Thank you. That is all. Let’s hope we start seeing some warming up behavior from both of you very soon.

Adultitis

I’ll start with one of my favorite lines in a song, by way of The Indigo Girls:

The best thing you’ve ever done for me,
Is to help me take my life less seriously,
It’s only life after all…

My adventure into homeschooling, and then even further into unschooling, hasn’t been just about “learnin’ my kids”. In a bigger way, it’s been about me loosening up. Opening up. Getting outside my rigid operating system and really looking at my life. Getting back to the place where everything is fresh and new…and every day is an adventure. I guess spending 24/7 with kids will do that to you.

When we started homeschooling, it came at a stressful time wondering what the future held for a child who wasn’t succeeding at school. And the thought of taking on the schooling at home added even more stress. But that was nothing compared to what The Naturalist was feeling: Panic attacks. Nervous eye twitches. Stuttering. Bouts of crying before and after school. An actual diagnosis of Generalized Anxiety Disorder. !!! She was 8, people!!!!!

As I sat with her after I pulled her out of school, I remembered how I had felt at her age. I think everyone, as a kid, thinks that being an adult will be SO COOL. You can make your own rules! Eat whatever you want! Play for as long as you want! Have more time for TV and sleepovers! The possiblities seemed endless.

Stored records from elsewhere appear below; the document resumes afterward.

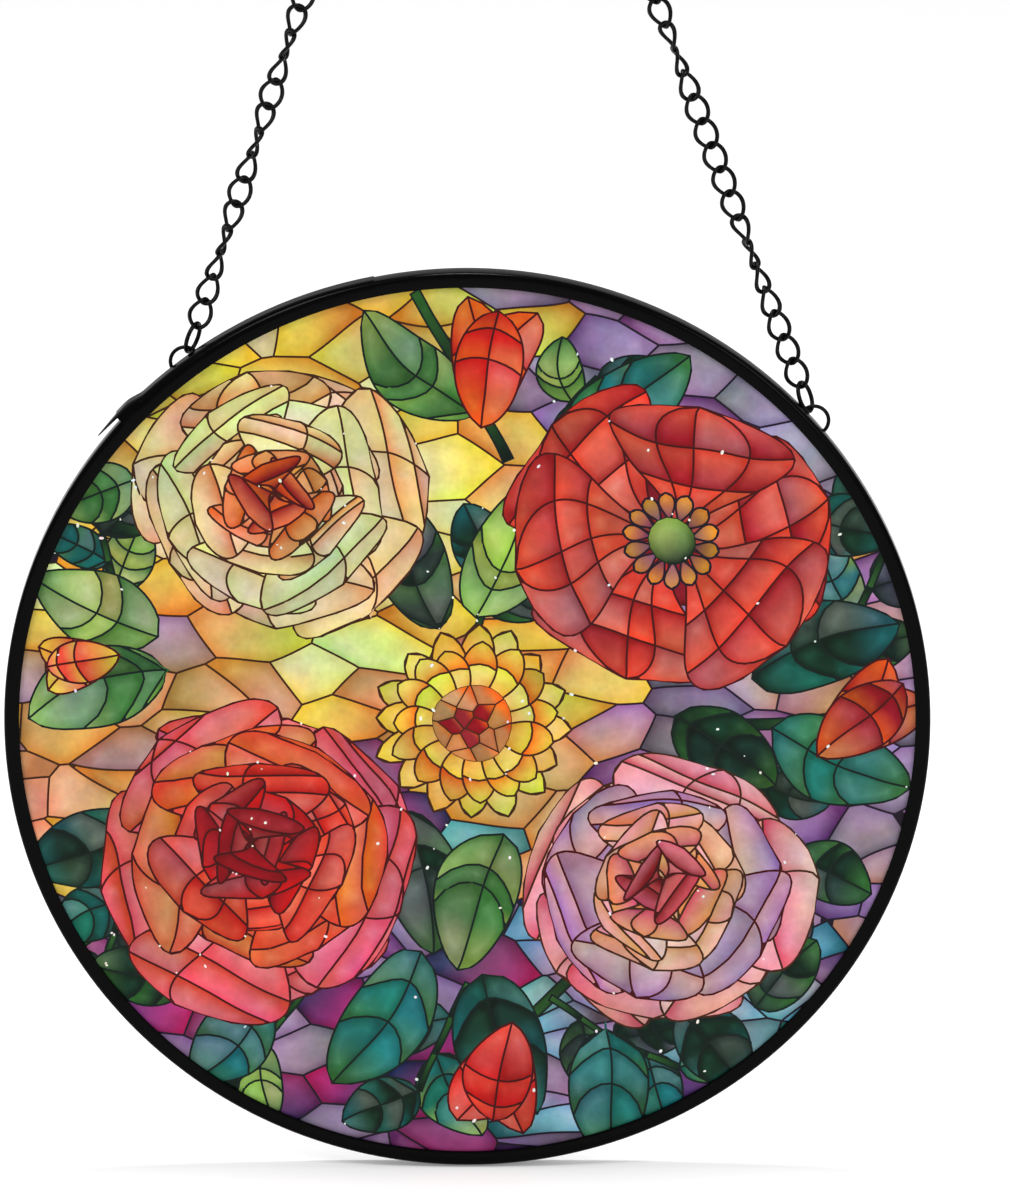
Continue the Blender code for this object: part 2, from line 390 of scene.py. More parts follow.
def lay_ground():
    """The ground, a crazed field of long cells from edge to edge."""
    pitch, drawn_out = GROUND_PITCH, GROUND_DRAWN_OUT
    seeds = []
    rows = math.ceil(4 * disc_radius / pitch)
    for row in range(rows + 1):
        for column in range(rows + 1):
            x = pitch * (column + 0.5 * (row % 2) - rows / 2 + picture.uniform(-0.46, 0.46))
            z = pitch * (row - rows / 2 + picture.uniform(-0.46, 0.46))
            if np.hypot(*(drawn_out @ (x, z))) < disc_radius + 1.5 * pitch:
                seeds.append((x, z))
    reach = 3 * disc_radius
    border = [(-reach, -reach), (reach, -reach), (reach, reach), (-reach, reach)]
    for seed, cell in voronoi(seeds, border):
        seed = drawn_out @ seed
        if np.hypot(*seed) > disc_radius + 0.7 * pitch:
            continue
        (near, far), line = ground_inks(*(seed + [picture.gauss(0, 0.006), picture.gauss(0, 0.006)]))
        run = polar((0, 0), pitch * 0.6, picture.uniform(0, 360))
        outline = [drawn_out @ point for point in cell]
        lay(outline, shade_of(near), shade_of(far), seed - run, seed + run, line)


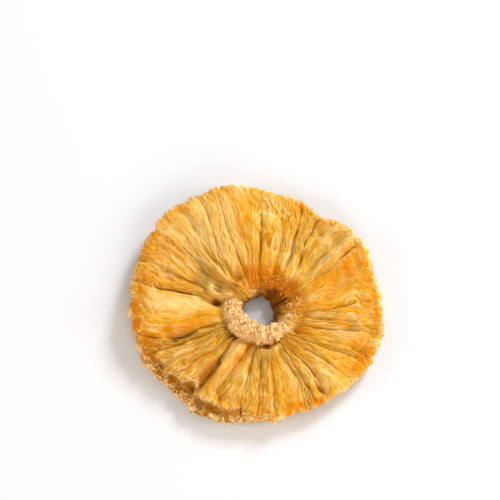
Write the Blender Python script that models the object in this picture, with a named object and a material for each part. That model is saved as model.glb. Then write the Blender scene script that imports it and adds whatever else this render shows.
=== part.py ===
"""A dried pineapple ring: a thin cored slice whose fibres have shrunk into radial pleats.

The ring lies flat with +Z up and its shown face upwards. All sizes below are in millimetres, and the
mesh is written in metres. Angles are in degrees, from +X towards +Y, about the middle of the core hole.
A share is a place out from the hole, from 0 at its wall to 1 at the outer edge.
"""

import math
from typing import NamedTuple

import bpy
import numpy as np

MM = 0.001


class Pleat(NamedTuple):
    """One fold of flesh and the crease on its clockwise side.

    The crease's angle is given beside the collar, half way out and at the edge. The crown is how high
    the fold stands, the crease how deep its side is cut, from the share start to the share end.
    """

    root: float
    middle: float
    tip: float
    crown: float
    crease: float
    start: float
    end: float


class Swell(NamedTuple):
    """A broad rise or dip of the flesh round one place, softly fading away from it."""

    angle: float
    share: float
    height: float
    spread: float
    reach: float


class Ripple(NamedTuple):
    """An uneven height: how much, and how many cells of it fit round the ring and out from the hole."""

    seed: int
    height: float
    cells_round: int
    cells_out: int


# Driving dimensions
FLESH_THICKNESS = 5.0
THINNEST_FLESH = 1.9
BASE_HEIGHT = 0.75
EDGE_ROUNDING = 0.045
OUTER_RADII = (
    37.4, 36.5, 37.8, 38.0, 36.5, 39.0, 41.2, 43.4, 44.3, 45.2, 44.5, 43.5,
    42.5, 41.7, 40.5, 39.0, 39.6, 37.4, 36.6, 35.4, 35.9, 36.2, 37.5, 37.7,
)
HOLE_RADII = (6.9, 6.5, 5.9, 5.3, 5.5, 6.2, 6.6, 6.5, 5.7, 6.5, 5.8, 6.2)

# The core's collar stands proud on one side of the hole, with a groove behind it.
COLLAR_ANGLE = 247.0
COLLAR_HEIGHT = 2.2
COLLAR_SHARE = 0.085
COLLAR_WIDTH = 0.070
GROOVE_DEPTH = 1.2
GROOVE_SHARE = 0.19
GROOVE_WIDTH = 0.045

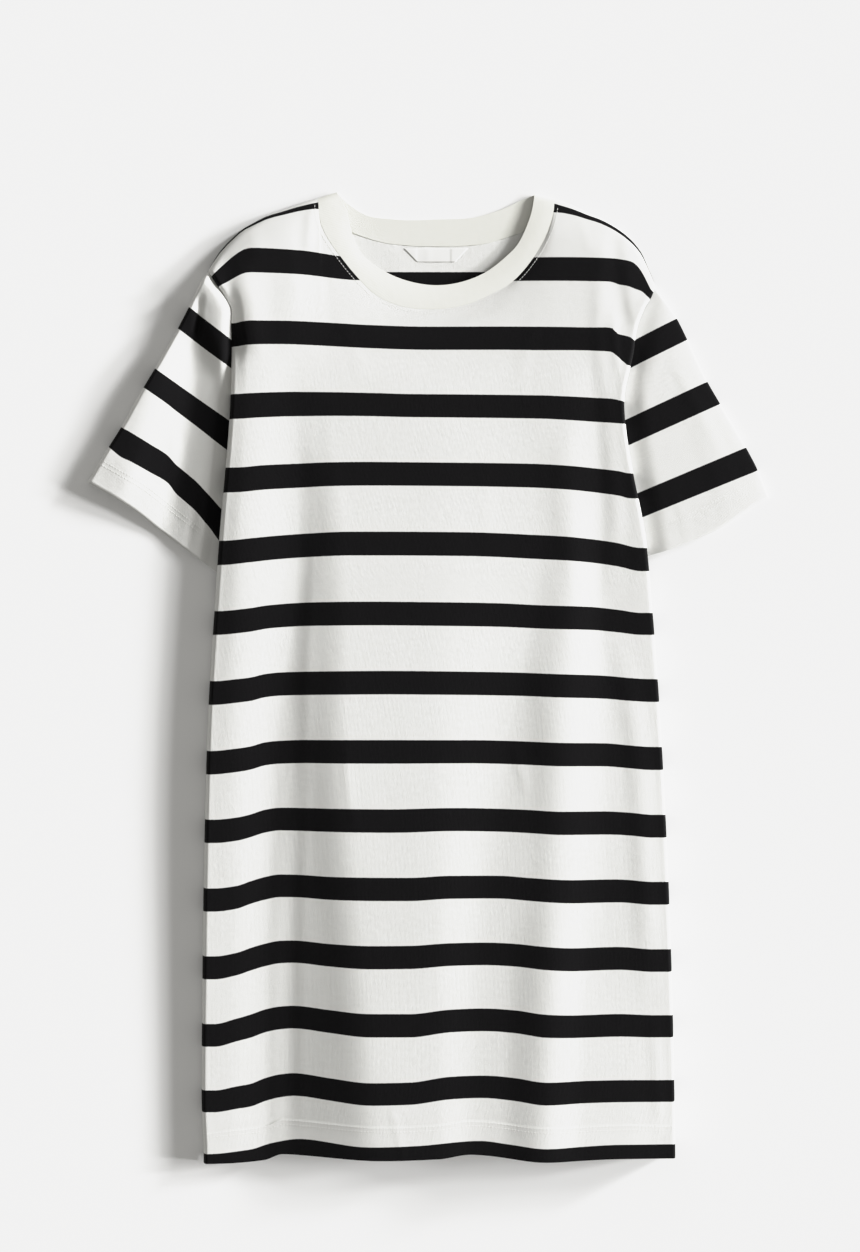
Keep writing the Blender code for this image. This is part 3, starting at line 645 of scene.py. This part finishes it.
def jersey_material():
    """Off-white jersey with black stripes knitted in, a fine stitch relief and a soft nap."""
    n = Nodes("striped_jersey")
    across, level, place = n.knit()
    fuzz = n.math("MULTIPLY", n.math("SUBTRACT", n.noise(place, FUZZ_SCALE), 0.5), STRIPE_FUZZ)
    below_top = n.math("SUBTRACT", STRIPE_TOP, n.math("ADD", level, fuzz))
    in_repeat = n.math("WRAP", below_top, STRIPE_PITCH, 0.0)
    upper = n.ramp(in_repeat, 0.0, STRIPE_SOFTNESS)
    lower = n.ramp(in_repeat, STRIPE_WIDTH + STRIPE_SOFTNESS / 2, STRIPE_WIDTH - STRIPE_SOFTNESS / 2)
    stripe = n.math("MULTIPLY", upper, lower)
    clouds = n.noise(place, CLOUD_SCALE, detail=3.0)
    flecks = n.noise(place, FLECK_SCALE)
    white = n.mix(clouds, WHITE, WHITE_CLOUD)
    white = n.mix(n.math("MULTIPLY", flecks, WHITE_FLECKS), white, WHITE_FLECK)
    black = n.mix(n.math("MULTIPLY", flecks, BLACK_FLECKS), BLACK, BLACK_FLECK)
    n.join(n.mix(stripe, white, black), n.shader.inputs["Base Color"])
    wale = n.wave(across, WALE)
    lean = n.math("MULTIPLY", n.math("ABSOLUTE", wale), STITCH_LEAN)
    course = n.wave(n.math("ADD", level, lean), COURSE)
    stitches = n.math("MULTIPLY_ADD", wale, WALE_SHARE, n.math("MULTIPLY", course, COURSE_SHARE))
    creped = n.noise(place, RELIEF_SCALE, detail=3.0)
    n.bump(n.math("MULTIPLY_ADD", creped, UNEVENNESS, stitches), KNIT_DEPTH)
    n.finish(roughness=0.95, sheen=0.03)
    return n.material


def rib_material():
    """Off-white one-by-one rib, its ribs running across the band."""
    n = Nodes("rib")
    across, level, place = n.knit()
    flecks = n.noise(place, FLECK_SCALE)
    clouds = n.noise(place, RIB_CLOUD_SCALE)
    colour = n.mix(clouds, RIB_WHITE, RIB_CLOUD)
    colour = n.mix(n.math("MULTIPLY", flecks, RIB_FLECKS), colour, RIB_FLECK)
    n.join(colour, n.shader.inputs["Base Color"])
    course = n.math("MULTIPLY", n.wave(level, RIB_COURSE), RIB_COURSE_SHARE)
    stitches = n.math("ADD", n.wave(across, RIB_PITCH), course)
    creped = n.noise(place, RELIEF_SCALE, detail=3.0)
    n.bump(n.math("MULTIPLY_ADD", creped, RIB_UNEVENNESS, stitches), RIB_DEPTH)
    n.finish(roughness=0.93, sheen=0.04)
    return n.material


def plain_material(name, colour, darker, scale, roughness, depth):
    """One colour with a fine grain, for thread, tape and floor."""
    n = Nodes(name)
    _, _, place = n.knit()
    grain = n.noise(place, scale, detail=3.0)
    n.join(n.mix(grain, colour, darker), n.shader.inputs["Base Color"])
    n.bump(grain, depth)
    n.finish(roughness, sheen=0.0)
    return n.material


# Front panel

FRONT_STEPS = (20, 10, 12, 20, 22, 16, 20, 14, 18)  # columns from each fold line on
LEFT_NECK_LINE = 3      # fold lines that run up to the ends of the neck seam
RIGHT_NECK_LINE = 7
BODY_STEP = 3.4         # rows are about this far apart up the body
HEM_STEP = 1.3          # and this far over the hem's height
HEM_END = 39.0
# Where the yoke's rows lie below its top, closer together towards it
YOKE_ROWS = (*range(110, 38, -4), 38.5, 35, 31.5, 28, 25, 22, 19, 16.5, 14, 11.5, 9.5, 7.5, 6, 4.5,
             3.2, 2.2, 1.4, 0.7, 0.25, 0)
NECK_CROWDING = 0.85    # how strongly the neckline's columns are drawn to its corners


def fold_stations():
    """Column positions counted in fold lines, closer together at the two side edges."""
    stations = [0.0]
    for line, steps in enumerate(FRONT_STEPS):
        shares = np.arange(1, steps + 1) / steps
        if line == 0:
            shares = shares ** 2
        if line == len(FRONT_STEPS) - 1:
            shares = 1 - (1 - shares) ** 2
        stations.extend(line + shares)
    return np.array(stations)


def section(level, stations):
    """x, height and droop of the front panel at one level, for each column."""
    cells = np.array(list(SECTIONS.values()), float)
    levels = list(SECTIONS)
    knots = np.array([[eased(levels, cells[:, line, part], level) for part in range(3)]
                      for line in range(len(FOLD_LINES))])
    x = np.interp(stations, np.arange(len(FOLD_LINES)), knots[:, 0])
    return x, eased(knots[:, 0], knots[:, 1], x), eased(knots[:, 0], knots[:, 2], x)


def neck_shares():
    """Shares of the front neckline, closest at its two corners."""
    steps = sum(FRONT_STEPS[LEFT_NECK_LINE:RIGHT_NECK_LINE])
    return crowded(steps + 1, NECK_CROWDING)


def body_levels():
    """Levels of the front's rows below the yoke."""
    hem = np.arange(0, HEM_END, HEM_STEP)
    return np.append(hem, np.linspace(HEM_END, BASE_LEVEL, int((BASE_LEVEL - HEM_END) / BODY_STEP)))


def neck_columns():
    """Columns of the front that run up to the ends of the neck seam."""
    return sum(FRONT_STEPS[:LEFT_NECK_LINE]), sum(FRONT_STEPS[:RIGHT_NECK_LINE])


def front_form():
    """Plan and heights of the front: level sections, then the yoke up to neck and shoulders."""
    stations = fold_stations()
    plan = []
    heights = []
    for level in body_levels():
        x, height, droop = section(level, stations)
        height += HEM_LAYER * (1 - smoothstep((level - HEM_ROWS[1]) / HEM_STEP))
        plan.append(np.stack([x, level - droop], axis=1))
        heights.append(height)
    left, right = neck_columns()
    x = plan[-1][:, 0]
    left_top = along(SHOULDER["left"], (x[:left] - x[0]) / (x[left] - x[0]))
    neck = off_neck(along(NECK["front_seam"], neck_shares()), SEAM_GAP)
    right_top = along(SHOULDER["right"], (x[-1] - x[right + 1:]) / (x[-1] - x[right]))
    top = np.concatenate([left_top, neck, right_top])
    upward = 1 - np.array(YOKE_ROWS) / YOKE_ROWS[0]
    yoke = patch(plan[-1], top, along(ARMHOLE["left"], upward), along(ARMHOLE["right"], upward),
                 stations / stations[-1], upward, reach=NECK_REACH)
    left_heights, right_heights = [
        np.linspace(SHOULDER_TIP[side], NECK_CORNER[side], columns, endpoint=False)
        for side, columns in (("left", left), ("right", len(x) - right - 1))]
    top_heights = np.concatenate([left_heights, neck_height(neck_shares()), right_heights[::-1]])
    share = upward[1:, None]
    yoke_heights = (1 - share) * heights[-1] + share * top_heights
    return np.concatenate([plan, yoke[1:]]), np.concatenate([heights, yoke_heights])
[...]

But then I realized that here I was, an adult, and I wasn’t doing any of those things. Call it ‘responsibility’, or ‘growing up’…but the fact was, I had all the pressures of an adult but none of the fun I thought I would have. And, seeing that fun was something that my daughter desperately needed, that became my goal for both of us. For us to live a little. Explore, investigate, question, and not to sweat the small stuff.

The Naturalist was really good at this, and soon her school specific anxiety cleared up. In fact, ironically–at a time I had designated myself as the teacher, she ended up being the expert when it came to lightening up.

She helps all of us have fun, actually.

I found a website that has highlighted a nasty habit I have of getting even MORE stressed out when life is getting hectic around me. Adultitis. The reality is, that the times when I’m most aggravated/annoyed/frustrated/high strung/kid induced crazy, are the times when I probably am in the biggest need of a good laugh.